Stumpf stepped down as Wells Fargo's CEO in late 2016 during the height of the bank's scandals. Last year, Wells Fargo hired an outsider, former Visa CEO Charlie Scharf, to try to get the bank back on track after years of stumbles.

Wells Fargo declined to comment on the SEC charges. A spokesman pointed to a January message from Scharf calling the bank's previous sales tactics "inexcusable" and calling for an effort to make sure "such failings never again occur at Wells Fargo." The spokesman said the bank does not have contact information for the former executives.

Wells Fargo has sought to penalize both Tolstedt and Stumpf by taking back a chunk of the two executives' generous compensation packages. In 2017, the Wells Fargo board took back an additional $28 million from Stumpf because an independent report found that he was "too slow to investigate or critically challenge" the bank's sales tactics.
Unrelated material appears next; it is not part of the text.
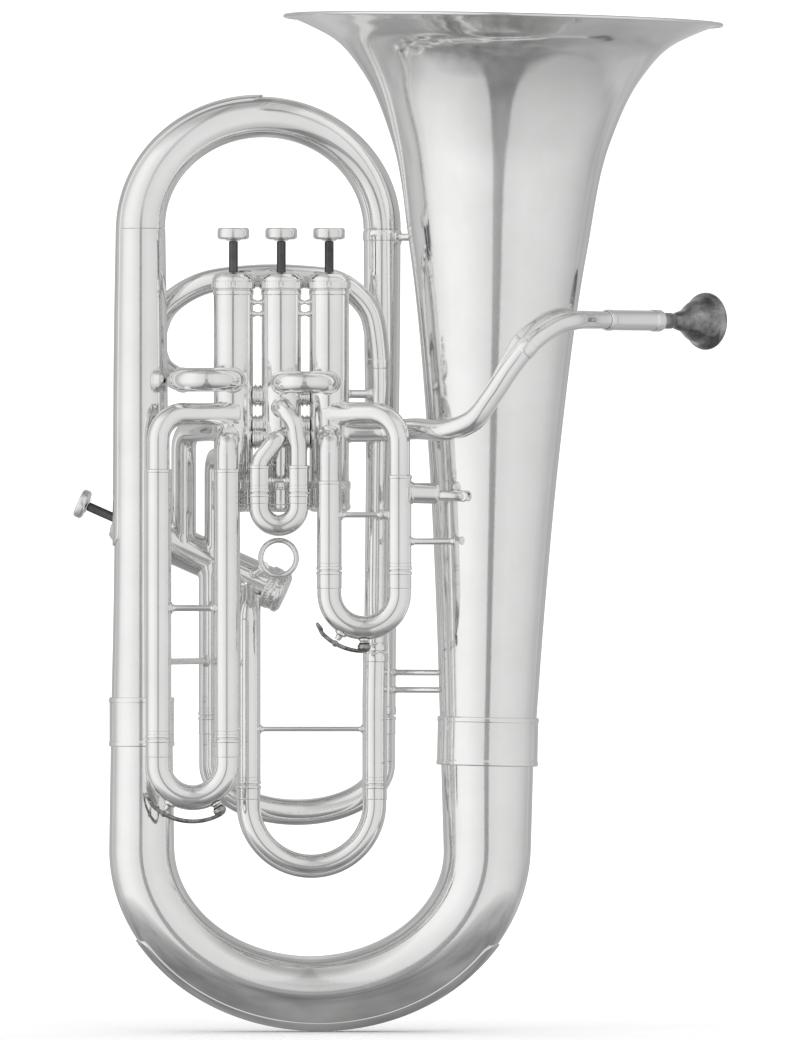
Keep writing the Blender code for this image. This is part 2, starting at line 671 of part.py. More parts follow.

At the time, Wells Fargo also clawed back another $47 million from Tolstedt, arguing she "resisted and impeded scrutiny or oversight" and even "minimized the scale and nature of the problems."

The SEC charges against Tolstedt and Stumpf come after the agency charged the bank in February with misleading investors about the fake-accounts scandal.

Wells Fargo agreed to pay $3 billion in fines to settle investigations with the SEC and the Justice Department.

In January, Stumpf agreed to a lifetime ban from the banking industry and a $17.5 million fine for his role in the fake-accounts scandal and other misconduct.